Optiwise brings sales, CRM, custom quotations, production, inventory, purchase, shop-floor tracking, quality control, workflows, reports, IoT, and AI agents into one manufacturing workspace. For custom manufacturing, this connected approach is important because custom work depends on many departments moving together.
Optiwise can support manufacturers with:
- Custom workflow builder for business-specific process steps
- Custom quotations and customer relationship tracking
- Production planning and work order management
- Layered BOM and cost estimation
- Inventory visibility with low stock alerts and QR tracking
- Purchase planning and vendor performance visibility
- Quality control and rejection tracking
- Shop-floor status visibility
- AI agents for alerts, summaries, follow-ups, and production insights
- IoT visibility where machine and shop-floor data need to be connected
The goal is to help manufacturers digitize the way they actually work, then improve it step by step.
For companies still running custom jobs through spreadsheets, WhatsApp, and memory, AICAN gives a practical path toward a more controlled operating system. You can also learn more about the company at About AICAN.
Practical Example: Custom Job Without and With ERP
Consider a manufacturer that builds custom industrial assemblies.
A customer sends an inquiry with a technical drawing. Sales prepares a quotation after checking with engineering and purchase. The customer negotiates and confirms the order. Engineering revises the drawing. Purchase needs one special component. Production needs a custom routing because this job requires outside coating. Quality needs final dimensional inspection before packing.
Without ERP, these details move through email, calls, spreadsheets, and personal follow-up. The quote may not reflect the final process. Purchase may miss the special component. Production may start with the earlier drawing. Quality may not know the customer’s inspection requirement. The owner may not see margin loss until after dispatch.
With ERP, the same order can move through defined stages. The approved drawing is attached. The job-specific BOM is created. Purchase sees the special material requirement. Production receives the custom routing. Outside coating is tracked. Quality checklist is linked. Actual cost is compared with estimated cost. Sales can see status without calling production every hour.
The job is still custom. But it is no longer uncontrolled.
How to Implement ERP for Custom Processes Step by Step
A custom manufacturer should not try to digitize every exception on day one.
Start with the most common custom order flow.
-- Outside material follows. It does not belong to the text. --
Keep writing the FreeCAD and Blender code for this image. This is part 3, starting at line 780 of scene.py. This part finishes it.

Map how an order moves from inquiry to dispatch. Identify where mistakes happen most often: quotation, drawing approval, BOM change, material shortage, production routing, quality inspection, subcontracting, or dispatch documentation.
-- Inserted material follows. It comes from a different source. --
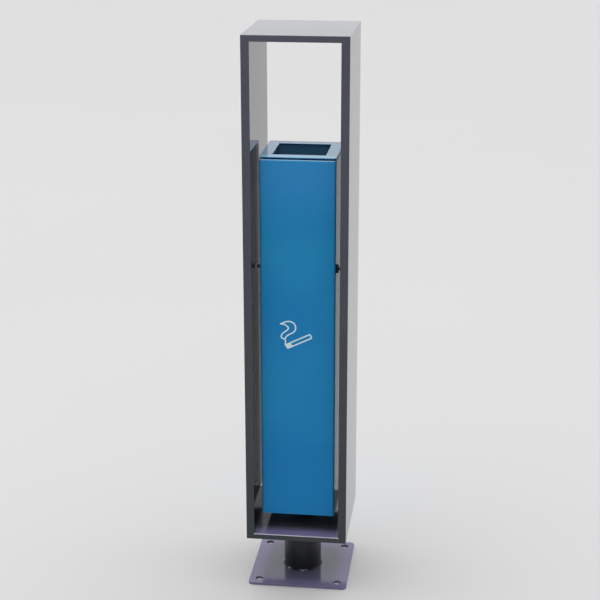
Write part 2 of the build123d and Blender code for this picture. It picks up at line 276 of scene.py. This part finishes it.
def bin_paint(name, boxes, dark, light, coat_ior, crest=None, flank=None, fore_aft=None):
    """Satin metallic blue powder coat: fine metal flake under a clear coat, paler at the edges.

    Towards the height crest the paint pales, painted skylight, and along the edges there it
    takes a painted highlight with more metal in its flakes. Below the height flank it lies in
    painted shade. Between the two Y values in fore_aft the tone runs from a paler front, a
    painted highlight, to a deeper back, painted shade.
    """
    g = Graph(name)
    tone = g.mix(g.patches(scale=5.0, detail=2.0), dark, light)
    sparkle = g.cells(scale=2200.0)
    tone = g.mix(g.remap(sparkle, (0.2, 1.0), (0.0, 0.22)), tone, BLUE_FLAKE)
    worn = g.wear(boxes, BIN_WEAR_WIDTH, scale=60.0, full=0.62)
    tone = g.mix(g.math("MULTIPLY", worn, BIN_WEAR), tone, BLUE_THIN)
    metallic = FLAKE_METAL
    _, depth, height = g.split(g.place)
    if fore_aft is not None:
        front, back = fore_aft
        # painted highlight on the lid's front strip, with more metal
        ahead = g.remap(depth, around(front, FRONT_FADE), (1.0, 0.0), smooth=True)
        tone = g.mix(ahead, tone, BLUE_FRONT_HIGHLIGHT)
        metallic = g.remap(ahead, (0.0, 1.0), (FLAKE_METAL, FRONT_METAL))
        # painted shade towards the back of the lid
        behind = g.remap(depth, around(back, BACK_FADE), smooth=True)
        tone = g.mix(behind, tone, BLUE_BACK_SHADE)
    if crest is not None:
        # painted skylight: paler towards the top
        lit = g.remap(height, around(crest, SKYLIT_FADE), smooth=True)
        tone = g.mix(lit, tone, BLUE_SKYLIT)
        # painted highlight along the top edges, with more metal in the flakes
        near_top = g.remap(height, around(crest, SHINE_FADE))
        shine = g.math("MULTIPLY", near_top, g.edges(boxes, SHINE_WIDTH))
        tone = g.mix(shine, tone, BLUE_SHINE)
        metallic = g.remap(shine, (0.0, 1.0), (FLAKE_METAL, SHINE_METAL))
    if flank is not None:
        shade = g.remap(height, around(flank, SHADE_FADE), (SHADE_SHARE, 0.0))
        tone = g.mix(shade, tone, BLUE_SHADE)
    smear = g.smear(scale=9.0, stretch_z=0.4, to=(0.38, 0.48))
    rough = g.math("ADD", smear, g.remap(sparkle, (0.0, 1.0), (-0.03, 0.04)))
    layers = g.sprayed(peel_scale=300.0, grain_scale=1300.0, grain_height=0.0000015)
    return g.coated(tone, rough, *layers, coat_rough=0.08, coat_ior=coat_ior, metallic=metallic)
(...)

Then configure ERP around those points first.
A practical sequence can be:
- Create clean item, customer, vendor, and material masters.
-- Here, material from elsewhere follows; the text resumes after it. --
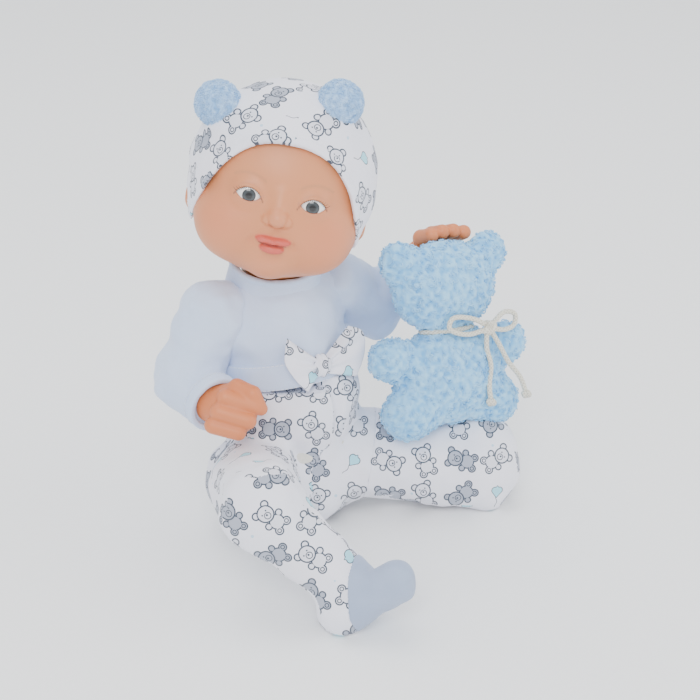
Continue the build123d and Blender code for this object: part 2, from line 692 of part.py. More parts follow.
tubes = {}
for name, route in routes.items():
    points = [at_teddy(a, b, bow_depth) for a, b in route]
    radii = corner_radii(points)
    with BuildPart() as tube:
        with BuildLine() as line:
            FilletPolyline(*points, radius=radii)
        path = line.wires()[0]
        with BuildSketch(Plane(origin=points[0], z_dir=points[1] - points[0])):
            Circle(cord_radius)
        sweep(path=path)
    length = path.length
    print(f"{name}: length {length:.1f}, radii {[round(r, 1) for r in radii]}, "
          f"volume ratio {tube.part.volume / (math.pi * cord_radius ** 2 * length):.4f}")
    tubes[name] = tube
    save(tube, name)

with BuildPart() as bow_knot:
    ball(at_teddy(*knot_place, bow_depth - 0.5), knot_radius)
    for tube in tubes.values():
        add(tube.part, mode=Mode.SUBTRACT)
    add(cord_band.part, mode=Mode.SUBTRACT)
    add(teddy_pillow.part, mode=Mode.SUBTRACT)
save(bow_knot, "bow_knot")

for side in ("left", "right"):
    end = at_teddy(*routes[f"bow_tail_{side}"][-1], bow_depth)
    with BuildPart() as end_knot:
        ball(end, 3.0)
        add(tubes[f"bow_tail_{side}"].part, mode=Mode.SUBTRACT)
    save(end_knot, f"tail_knot_{side}")
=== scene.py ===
import json
import math

import bmesh
import bpy
import numpy as np
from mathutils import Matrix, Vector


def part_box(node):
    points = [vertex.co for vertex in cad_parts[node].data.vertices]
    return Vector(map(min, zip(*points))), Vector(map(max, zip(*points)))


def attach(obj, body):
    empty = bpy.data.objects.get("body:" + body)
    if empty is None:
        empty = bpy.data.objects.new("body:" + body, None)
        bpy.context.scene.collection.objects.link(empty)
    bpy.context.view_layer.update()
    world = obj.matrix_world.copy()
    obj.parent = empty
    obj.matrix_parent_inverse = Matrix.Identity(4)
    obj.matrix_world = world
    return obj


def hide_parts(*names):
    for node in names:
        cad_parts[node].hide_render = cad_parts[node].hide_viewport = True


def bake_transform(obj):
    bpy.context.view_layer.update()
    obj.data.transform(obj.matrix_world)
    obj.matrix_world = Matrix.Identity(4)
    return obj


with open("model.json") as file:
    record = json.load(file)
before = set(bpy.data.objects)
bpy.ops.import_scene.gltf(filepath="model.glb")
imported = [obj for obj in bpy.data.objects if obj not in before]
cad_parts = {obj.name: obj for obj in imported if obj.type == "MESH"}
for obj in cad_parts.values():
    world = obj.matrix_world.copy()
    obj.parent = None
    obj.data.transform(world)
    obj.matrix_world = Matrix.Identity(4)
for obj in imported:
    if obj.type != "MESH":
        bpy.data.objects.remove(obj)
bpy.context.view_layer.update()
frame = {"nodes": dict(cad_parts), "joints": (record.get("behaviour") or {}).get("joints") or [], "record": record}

import openvdb
from mathutils import Matrix, Vector

bl_info = {
    "name": "Soft-bodied baby doll",
    "version": (1, 0, 0),
    "blender": (4, 5, 0),
    "location": "3D View > Sidebar > Baby Doll",
    "description": "Builds the doll's vinyl, clothes, pillow and cord around its frame",
    "category": "Object",
}

MM = 0.001
JOINTS = {joint["name"]: joint for joint in frame["joints"]}


# ---- the doll's skeleton, in millimetres --------------------------------------
def joint_place(name):
    return np.array(JOINTS[name]["pos_m"]) / MM


def unit(v):
    v = np.asarray(v, float)
    return v / np.linalg.norm(v)


def node_middle(node):
    low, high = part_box(node)
    return (np.array(low) + np.array(high)) / 2 / MM


class Axes:
    """A right-handed set of axes at a place; columns are its own x, y and z."""

    def __init__(self, origin, x, z):
        self.origin = np.asarray(origin, float)
        z = unit(z)
        x = unit(np.asarray(x, float) - z * np.dot(x, z))
        self.turn = np.stack([x, np.cross(z, x), z], axis=1)

    def out(self, *local):
        return self.origin + self.turn @ np.asarray(local, float)

    def into(self, points):
        return (points - self.origin) @ self.turn

    def along(self, *local):
        return self.turn @ np.asarray(local, float)


NECK = joint_place("neck_turn")
NECK_AXIS = unit(JOINTS["neck_turn"]["axis"])
HIP = {"right": joint_place("right_hip"), "left": joint_place("left_hip")}
SHOULDER = {"right": joint_place("right_shoulder"), "left": joint_place("left_shoulder")}
PELVIS = np.array([0.0, 0.0, 40.0])
TORSO = Axes(PELVIS, (1, 0, 0), NECK - PELVIS)
HEAD_CENTRE = NECK + 56.0 * NECK_AXIS
FACE_PITCH = math.radians(8)
LOOK = np.array([-0.545, -0.839, 0.0])
CROWN = np.array([0.174, -0.113, 0.978])
HEAD_UP = CROWN * math.cos(FACE_PITCH) - LOOK * math.sin(FACE_PITCH)
FACE = LOOK * math.cos(FACE_PITCH) + CROWN * math.sin(FACE_PITCH)
HEAD = Axes(HEAD_CENTRE, -np.cross(FACE, HEAD_UP), HEAD_UP)
TEDDY = Axes((88, -27, 101), (0.99, 0, -0.1), (0, -0.966, 0.26))

LEG = {
    "right": dict(points=[HIP["right"], (-65, -71, 60), (-39, -111, 21), (-40, -115, 13.5), (-22, -133, 31)],
                  radii=[27, 22.5, 16, 14.3, 12.0]),
    "left": dict(points=[HIP["left"], (98, -46, 22.5), (107, 12, 14.5), (108, 18, 13.5), (128, 17, 12)],
                 radii=[27, 23, 15.5, 13.8, 11.5]),
}
ARM = {
    "right": dict(points=[SHOULDER["right"], (-59, 24, 97), (-58, -6, 93), (-55, -19, 94)],
                  radii=[18, 15.5, 13.5]),
    "left": dict(points=[SHOULDER["left"], (70, 29, 108), (90, 19, 129), (99, 14, 140)],
                 radii=[18, 15.5, 13.5]),
}


# ---- solid modelling with distance fields ---------------------------------------
def length(v):
    return np.sqrt(np.maximum((v * v).sum(axis=-1), 1e-12))


def blend_in(a, b, reach):
    """Union with a fillet about as wide as reach."""
    h = np.clip(0.5 + 0.5 * (b - a) / reach, 0, 1)
    return b + (a - b) * h - reach * h * (1 - h)


def carve(a, b, reach):
    """Takes b out of a, with a rounded edge."""
    return -blend_in(-a, b, reach)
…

- Define product families and standard workflow templates.
- Build BOM templates for repeatable product types.
- Allow job-specific BOM modification with approval.
- Define common operation routes and allow custom routing where needed.
- Link drawings and specifications to orders or work orders.
- Track work orders and production status.
- Add quality checkpoints and rework tracking.
- Add job-wise costing and margin review.
- Add dashboards, alerts, and AI summaries after the basic flow is reliable.
This phased approach keeps the system practical. The team learns the rhythm and the ERP becomes part of daily work.
FAQ
Can ERP handle one-off manufacturing jobs?
Yes. ERP can handle one-off jobs if it supports job-specific BOMs, custom routing, work orders, costing, approvals, and document attachments. The system should allow each job to carry its own specifications without losing control.
Is ERP useful for engineer-to-order manufacturing?
Yes. Engineer-to-order manufacturers often benefit from ERP because they need control over drawings, revisions, technical approvals, cost estimation, purchase planning, production release, and job-wise profitability.
Will ERP force my factory to follow a fixed process?
A flexible manufacturing ERP should not force every factory into one rigid process. It should allow workflow configuration. However, some standardization is necessary so the business can track work consistently.
Can ERP manage custom BOMs?
Yes. Many manufacturing ERP systems can manage standard BOMs, variant BOMs, and job-specific BOMs. For custom manufacturing, BOM revision control and approval are especially important.
Can ERP track design changes?
ERP can track design changes if drawing revisions, engineering approvals, document attachments, and change workflows are configured. This helps prevent production from using outdated specifications.
How does ERP help with custom job costing?
ERP compares estimated cost with actual cost by tracking material issue, labour or operation cost, machine time, subcontracting, rejection, rework, and dispatch-related cost. This helps identify which jobs are profitable and which are leaking margin.
Can AICAN Optiwise support custom manufacturing workflows?
AICAN Optiwise supports custom workflows, production planning, work orders, layered BOM, cost estimation, quality control, inventory, purchase, shop-floor visibility, AI agents, and IoT modules. This makes it suitable for manufacturers that need flexibility with operational control.
Founder’s Note
Custom manufacturing is often where the real skill of a factory shows up. The team is not just repeating a fixed process. They are solving customer problems, adjusting to technical requirements, and making practical decisions every day.
But that skill should not live only in people’s heads.
When custom work grows, the business needs a system that captures decisions, approvals, drawings, BOMs, costs, quality checks, and production status. Otherwise, every custom order becomes a new firefight.
At AICAN, we believe ERP for manufacturing should respect the factory’s reality. It should give teams structure without taking away flexibility. That is the balance Optiwise is built for.
Final Thought
ERP can absolutely handle custom manufacturing processes. The real question is whether the ERP is flexible enough, and whether the implementation team understands manufacturing deeply enough.
For custom manufacturers, the aim is not to remove variation. Variation is part of the business. The aim is to control variation so that every custom job has clear specifications, visible progress, accurate cost, proper approval, and reliable delivery.
That is where ERP becomes more than software. It becomes the operating memory of the factory.